Justice Thomas, Pwnd

Geekery, Law

Earlier this week, in the case Carlsbad Technology, Inc. v. HIF Bio, Inc., (07-1437.pdf) the Supreme Court decided something boring about the right to appeal district court remand orders of state law claims in a removed case where all federal claims had been dismissed and blah blah blah… not the point of this post. (Though, if I may make one point about the case itself, SCOTUS has cut back its workload to roughly 75 cases a year and they wasted one slot to hold "you may file an appeal that you can not possibly win" in this case.)

The point of this post is that Justice Thomas wrote the majority opinion and held that the case was clearly covered by the 1976 case Thermtron Products, Inc. v. Hermansdorfer and its progeny. As is typical of Thomas and his precedent-hatin' ways, he included a footnote in which he said "We do not revisit today whether Thermtron was correctly decided. Neither the brief for petitioner nor the brief for respondents explicitly asked the Court to do so here…" Unremarkable so far, until you get to the concurrences.

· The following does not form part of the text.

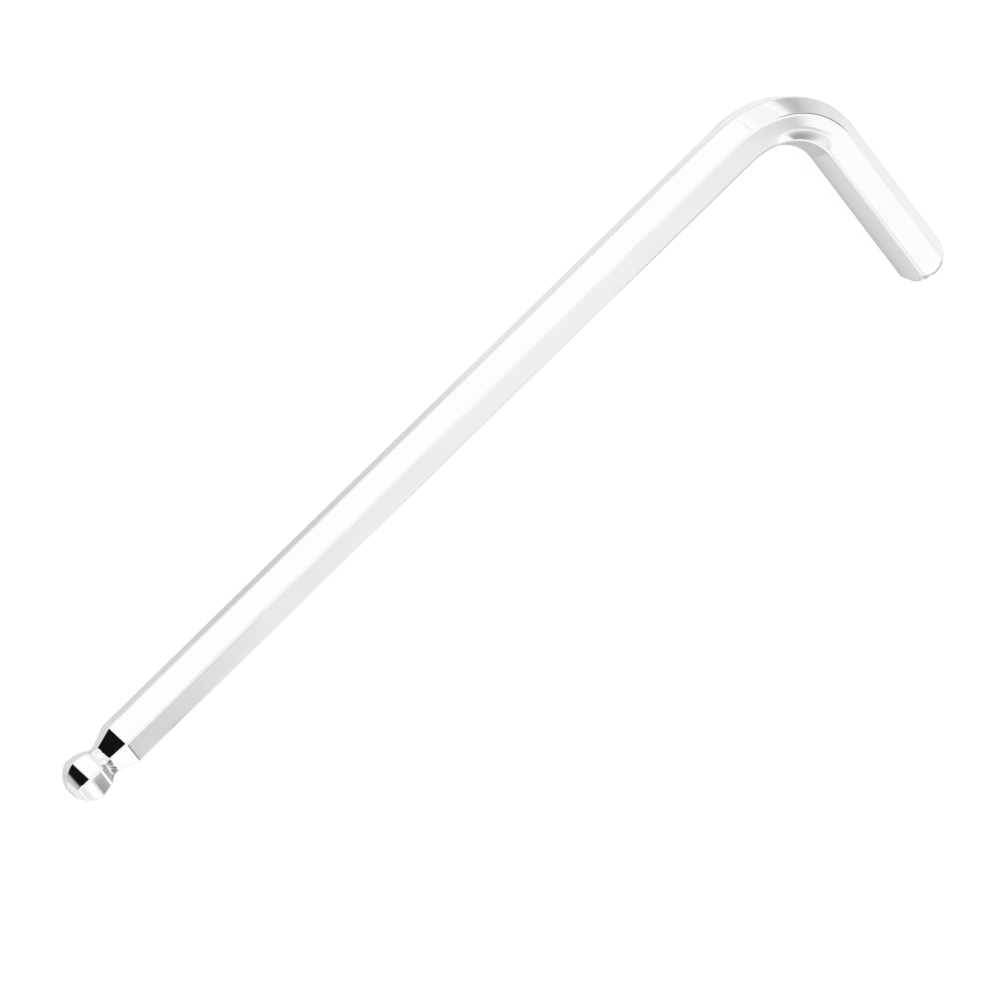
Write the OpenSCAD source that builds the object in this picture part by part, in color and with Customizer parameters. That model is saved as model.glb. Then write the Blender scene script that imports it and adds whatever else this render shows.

Scalia is on board with what Thomas implies and is ready to reconsider Thermtron. Breyer is vexed by the inconsistent jurisprudence and wants Congress to wake up and amend the law to bring some order to the statute. And Stevens decides to make fun of Thomas:

If we were writing on a clean slate, I would adhere to the statute’s text. But … stare decisis compels the conclusion that the District Court’s remand order is reviewable notwithstanding §1447(d)’s unambiguous contrary command. The Court’s adherence to precedent in this case represents a welcome departure from its some-times single-minded focus on literal text. Accordingly, I join the Court’s opinion.

Take that, Clarence!

Last 5 posts by Charles

7 Comments

7 Comments

  1. Patrick  •  May 7, 2009 @12:42 pm

    Mmmm, just a barb. Hardly pwnership.

    Agree or disagree with his philosophy and method, Thomas is fairly principled in his unwillingness to address questions not presented to the Court. See FCC v. Fox for instance.

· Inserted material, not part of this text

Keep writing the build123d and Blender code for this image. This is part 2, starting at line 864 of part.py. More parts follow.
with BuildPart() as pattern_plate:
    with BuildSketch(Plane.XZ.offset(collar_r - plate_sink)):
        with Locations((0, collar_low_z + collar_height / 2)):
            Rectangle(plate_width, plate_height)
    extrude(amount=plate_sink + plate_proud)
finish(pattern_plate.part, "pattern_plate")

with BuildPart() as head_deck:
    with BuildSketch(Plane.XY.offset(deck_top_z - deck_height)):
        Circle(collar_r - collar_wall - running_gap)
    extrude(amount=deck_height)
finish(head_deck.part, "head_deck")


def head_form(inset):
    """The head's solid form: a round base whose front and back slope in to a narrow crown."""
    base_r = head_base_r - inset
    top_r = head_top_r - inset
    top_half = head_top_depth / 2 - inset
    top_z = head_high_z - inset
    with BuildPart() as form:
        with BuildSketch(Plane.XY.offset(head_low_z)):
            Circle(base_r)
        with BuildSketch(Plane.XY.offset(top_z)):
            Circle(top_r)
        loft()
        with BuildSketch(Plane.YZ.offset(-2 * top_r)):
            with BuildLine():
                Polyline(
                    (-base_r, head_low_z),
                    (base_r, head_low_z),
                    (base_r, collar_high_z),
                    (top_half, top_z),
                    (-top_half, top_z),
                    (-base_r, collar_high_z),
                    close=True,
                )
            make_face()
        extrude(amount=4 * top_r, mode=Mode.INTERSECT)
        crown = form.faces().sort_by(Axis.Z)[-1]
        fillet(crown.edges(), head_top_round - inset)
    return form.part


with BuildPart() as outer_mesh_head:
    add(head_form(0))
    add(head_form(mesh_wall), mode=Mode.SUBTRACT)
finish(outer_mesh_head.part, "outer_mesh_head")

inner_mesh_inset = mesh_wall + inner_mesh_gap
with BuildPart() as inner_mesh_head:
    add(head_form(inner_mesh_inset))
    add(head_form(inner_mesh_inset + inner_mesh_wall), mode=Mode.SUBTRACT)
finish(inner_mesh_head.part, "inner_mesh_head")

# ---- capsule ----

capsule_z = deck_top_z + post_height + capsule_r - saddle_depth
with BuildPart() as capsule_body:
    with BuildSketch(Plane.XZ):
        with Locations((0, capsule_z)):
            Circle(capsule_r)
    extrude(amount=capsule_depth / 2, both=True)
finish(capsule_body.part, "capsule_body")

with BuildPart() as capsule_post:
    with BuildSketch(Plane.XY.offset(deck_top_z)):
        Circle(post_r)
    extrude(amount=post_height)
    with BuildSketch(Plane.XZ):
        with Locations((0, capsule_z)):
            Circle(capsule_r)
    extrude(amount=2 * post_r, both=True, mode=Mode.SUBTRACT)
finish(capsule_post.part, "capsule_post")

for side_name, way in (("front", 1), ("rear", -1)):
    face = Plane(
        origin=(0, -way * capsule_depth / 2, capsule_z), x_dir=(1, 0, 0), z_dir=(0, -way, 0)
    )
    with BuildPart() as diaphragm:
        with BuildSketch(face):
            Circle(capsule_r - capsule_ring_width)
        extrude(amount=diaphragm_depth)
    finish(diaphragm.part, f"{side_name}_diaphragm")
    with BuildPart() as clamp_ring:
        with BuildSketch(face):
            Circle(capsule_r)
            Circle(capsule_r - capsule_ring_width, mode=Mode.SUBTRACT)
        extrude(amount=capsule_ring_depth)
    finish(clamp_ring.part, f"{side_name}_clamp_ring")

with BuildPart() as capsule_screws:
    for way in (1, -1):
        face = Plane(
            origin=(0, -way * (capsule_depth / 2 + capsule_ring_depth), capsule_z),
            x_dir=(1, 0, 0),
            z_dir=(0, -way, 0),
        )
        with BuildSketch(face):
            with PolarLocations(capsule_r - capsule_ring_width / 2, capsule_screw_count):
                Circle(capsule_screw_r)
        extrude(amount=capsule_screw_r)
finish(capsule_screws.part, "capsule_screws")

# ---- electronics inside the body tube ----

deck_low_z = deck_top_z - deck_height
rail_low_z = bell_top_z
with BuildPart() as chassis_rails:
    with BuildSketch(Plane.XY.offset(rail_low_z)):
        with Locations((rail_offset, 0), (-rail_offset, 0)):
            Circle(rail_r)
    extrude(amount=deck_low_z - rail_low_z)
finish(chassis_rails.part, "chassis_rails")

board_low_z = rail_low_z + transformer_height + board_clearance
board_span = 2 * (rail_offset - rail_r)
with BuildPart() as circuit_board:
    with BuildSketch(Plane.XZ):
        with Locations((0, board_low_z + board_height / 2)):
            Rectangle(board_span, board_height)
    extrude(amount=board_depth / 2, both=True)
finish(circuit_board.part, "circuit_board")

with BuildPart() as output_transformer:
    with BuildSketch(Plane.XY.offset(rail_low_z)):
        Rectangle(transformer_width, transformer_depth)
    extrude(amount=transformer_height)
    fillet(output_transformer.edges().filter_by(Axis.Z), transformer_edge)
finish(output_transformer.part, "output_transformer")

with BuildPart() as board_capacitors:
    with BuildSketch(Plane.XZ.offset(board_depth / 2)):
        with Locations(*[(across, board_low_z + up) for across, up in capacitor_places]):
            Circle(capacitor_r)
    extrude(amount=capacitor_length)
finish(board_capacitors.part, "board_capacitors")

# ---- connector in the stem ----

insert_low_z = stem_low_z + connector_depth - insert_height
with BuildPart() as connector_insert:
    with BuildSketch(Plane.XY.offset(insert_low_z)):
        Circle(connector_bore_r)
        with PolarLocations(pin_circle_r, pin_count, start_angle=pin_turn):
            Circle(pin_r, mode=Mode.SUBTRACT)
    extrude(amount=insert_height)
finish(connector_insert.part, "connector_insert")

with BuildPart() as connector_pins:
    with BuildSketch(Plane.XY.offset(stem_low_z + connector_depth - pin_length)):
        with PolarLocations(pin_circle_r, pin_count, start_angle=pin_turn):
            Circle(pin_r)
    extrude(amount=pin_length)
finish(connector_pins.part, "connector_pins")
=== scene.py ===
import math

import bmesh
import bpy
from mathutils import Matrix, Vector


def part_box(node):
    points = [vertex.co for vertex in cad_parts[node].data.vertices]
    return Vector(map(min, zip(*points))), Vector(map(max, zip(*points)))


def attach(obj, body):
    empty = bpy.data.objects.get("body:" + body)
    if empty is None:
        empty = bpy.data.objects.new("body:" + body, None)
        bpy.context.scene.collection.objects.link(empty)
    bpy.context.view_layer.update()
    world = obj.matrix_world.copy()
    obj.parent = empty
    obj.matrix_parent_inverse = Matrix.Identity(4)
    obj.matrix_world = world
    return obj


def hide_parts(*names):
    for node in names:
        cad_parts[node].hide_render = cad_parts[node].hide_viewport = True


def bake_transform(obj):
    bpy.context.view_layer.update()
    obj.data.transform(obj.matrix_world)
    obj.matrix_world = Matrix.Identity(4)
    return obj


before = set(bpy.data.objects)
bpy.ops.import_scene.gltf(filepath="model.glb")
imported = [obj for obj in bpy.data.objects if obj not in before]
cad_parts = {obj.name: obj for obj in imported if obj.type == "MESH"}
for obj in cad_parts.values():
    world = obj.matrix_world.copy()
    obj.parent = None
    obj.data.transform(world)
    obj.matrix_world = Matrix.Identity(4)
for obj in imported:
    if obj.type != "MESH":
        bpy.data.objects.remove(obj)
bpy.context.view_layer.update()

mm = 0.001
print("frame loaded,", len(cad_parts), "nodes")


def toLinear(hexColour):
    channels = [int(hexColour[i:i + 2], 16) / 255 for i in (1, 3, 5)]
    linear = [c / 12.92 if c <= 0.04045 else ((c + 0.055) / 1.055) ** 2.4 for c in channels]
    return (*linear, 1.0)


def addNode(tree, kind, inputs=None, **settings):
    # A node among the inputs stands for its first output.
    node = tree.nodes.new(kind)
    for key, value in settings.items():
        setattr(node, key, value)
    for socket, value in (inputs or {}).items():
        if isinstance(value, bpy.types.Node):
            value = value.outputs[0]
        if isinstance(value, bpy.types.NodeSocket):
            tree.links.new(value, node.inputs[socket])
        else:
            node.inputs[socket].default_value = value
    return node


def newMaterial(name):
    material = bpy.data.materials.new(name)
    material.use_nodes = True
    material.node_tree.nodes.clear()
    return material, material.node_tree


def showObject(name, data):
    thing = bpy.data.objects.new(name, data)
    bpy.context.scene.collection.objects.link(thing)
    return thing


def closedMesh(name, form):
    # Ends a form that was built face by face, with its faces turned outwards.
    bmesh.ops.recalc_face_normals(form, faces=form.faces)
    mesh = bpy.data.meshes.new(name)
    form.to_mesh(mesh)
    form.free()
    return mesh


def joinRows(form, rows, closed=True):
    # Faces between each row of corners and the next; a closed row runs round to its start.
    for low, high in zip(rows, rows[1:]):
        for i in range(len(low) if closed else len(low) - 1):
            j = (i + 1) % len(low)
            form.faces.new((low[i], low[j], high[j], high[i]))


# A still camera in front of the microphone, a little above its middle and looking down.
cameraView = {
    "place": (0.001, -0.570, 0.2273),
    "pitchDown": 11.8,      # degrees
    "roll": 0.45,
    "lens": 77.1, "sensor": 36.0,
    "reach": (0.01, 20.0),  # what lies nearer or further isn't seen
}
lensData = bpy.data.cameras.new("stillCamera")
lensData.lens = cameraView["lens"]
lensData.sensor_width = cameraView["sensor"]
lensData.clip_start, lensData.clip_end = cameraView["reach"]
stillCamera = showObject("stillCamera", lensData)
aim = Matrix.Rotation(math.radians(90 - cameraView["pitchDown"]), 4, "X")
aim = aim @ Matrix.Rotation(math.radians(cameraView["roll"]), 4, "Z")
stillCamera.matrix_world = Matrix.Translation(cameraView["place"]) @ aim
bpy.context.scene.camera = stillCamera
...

    I have to admit that, intellectually, I'm far more comfortable with Thomas's method than I am with that of a Souter. It's predictable, which is just what I want in advising clients about how a judge might rule.

  2. Charles  •  May 7, 2009 @1:16 pm

    Pwnd in the context of Supreme Court opinions, I think. And I've seen far less labeled as pwnd. The bar is pretty low on the internet too. For instance, I just pwnd you. Because I said so.

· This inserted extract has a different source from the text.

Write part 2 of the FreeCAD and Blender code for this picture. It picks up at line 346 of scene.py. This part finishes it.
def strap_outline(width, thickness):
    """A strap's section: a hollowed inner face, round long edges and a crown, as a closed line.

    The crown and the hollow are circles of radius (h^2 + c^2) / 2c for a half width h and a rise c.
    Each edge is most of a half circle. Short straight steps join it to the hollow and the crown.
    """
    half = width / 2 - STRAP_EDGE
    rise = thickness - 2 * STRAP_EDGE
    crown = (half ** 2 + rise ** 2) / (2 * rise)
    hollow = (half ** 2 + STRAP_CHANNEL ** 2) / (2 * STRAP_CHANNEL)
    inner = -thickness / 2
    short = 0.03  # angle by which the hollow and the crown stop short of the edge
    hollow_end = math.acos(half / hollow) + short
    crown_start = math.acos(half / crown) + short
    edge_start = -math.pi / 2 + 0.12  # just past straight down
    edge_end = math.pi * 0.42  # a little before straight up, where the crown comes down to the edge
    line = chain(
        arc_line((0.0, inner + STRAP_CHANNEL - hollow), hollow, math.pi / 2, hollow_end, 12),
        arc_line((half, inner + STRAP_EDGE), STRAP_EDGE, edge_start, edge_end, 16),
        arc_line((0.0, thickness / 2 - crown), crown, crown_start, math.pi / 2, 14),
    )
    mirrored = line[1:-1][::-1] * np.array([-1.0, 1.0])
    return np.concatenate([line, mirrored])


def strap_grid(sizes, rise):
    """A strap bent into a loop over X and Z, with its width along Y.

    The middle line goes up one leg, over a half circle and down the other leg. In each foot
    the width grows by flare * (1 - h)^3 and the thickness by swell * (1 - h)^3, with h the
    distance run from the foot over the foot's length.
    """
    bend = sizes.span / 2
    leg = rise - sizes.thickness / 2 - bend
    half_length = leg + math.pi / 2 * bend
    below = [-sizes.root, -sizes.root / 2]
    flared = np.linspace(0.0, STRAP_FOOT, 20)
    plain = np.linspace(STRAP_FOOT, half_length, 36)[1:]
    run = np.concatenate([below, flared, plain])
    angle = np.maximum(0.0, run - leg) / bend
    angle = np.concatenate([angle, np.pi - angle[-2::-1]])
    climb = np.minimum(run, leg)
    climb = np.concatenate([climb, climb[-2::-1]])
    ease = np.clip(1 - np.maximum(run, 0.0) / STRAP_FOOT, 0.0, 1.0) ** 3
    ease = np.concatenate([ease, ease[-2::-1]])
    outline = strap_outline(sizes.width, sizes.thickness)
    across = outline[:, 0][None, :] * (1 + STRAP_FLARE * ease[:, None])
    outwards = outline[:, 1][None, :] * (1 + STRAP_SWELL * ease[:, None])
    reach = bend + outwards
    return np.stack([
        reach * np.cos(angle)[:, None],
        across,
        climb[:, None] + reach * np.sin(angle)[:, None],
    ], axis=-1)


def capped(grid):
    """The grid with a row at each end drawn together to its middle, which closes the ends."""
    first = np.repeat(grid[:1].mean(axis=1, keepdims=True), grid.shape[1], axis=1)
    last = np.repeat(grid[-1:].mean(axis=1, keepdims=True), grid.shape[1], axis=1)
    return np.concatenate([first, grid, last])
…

    You can be sure that Thomas won't decide a case on a ground not litigated, which is nice if you are involved in litigation against an opponent that doesn't make all available arguments. Most of the time, however, you aren't in litigation at all and are merely trying to act according to the law as established in previously decided cases. For all of those situations, a court of Thomases would be nerve-wracking.

  3. Patrick  •  May 7, 2009 @1:22 pm

    Regarding pwnd, I know it when I see it. And this ain't it.

    Admitted that Thomas would have been a far better Justice, methodologically, at the dawn of the Republic or in the 1940s, except for one character flaw which would have disqualified him from the bench.

  4. Charles  •  May 7, 2009 @1:45 pm

    If not pwnd, how about bench-slapped?

  5. Patrick  •  May 7, 2009 @1:50 pm

    I concur.

  6. Adam  •  May 8, 2009 @2:57 pm

    That's not pwnage at all. It doesn't even make sense in the context of the case. In fact, Justice Scalia responded to Justice Stevens in his concurrence. He said, "If this muddle represents a welcome departure from the literal text, (citing Stevens), the world is mad." Now that's pwned.

  7. JaMarcus Russell  •  May 10, 2009 @9:30 am

    My favorite in this ancient genre of Stevens-Thomas sniping comes from West Virginia Hospitals v. Casey (1991):

    "On those occasions, however, when the Court has put on its thick grammarian's spectacles and ignored the available evidence of congressional purpose and the teaching of prior cases construing a statute, the congressional response has been [to overturn the Court] [collecting cases and responsive statutes]."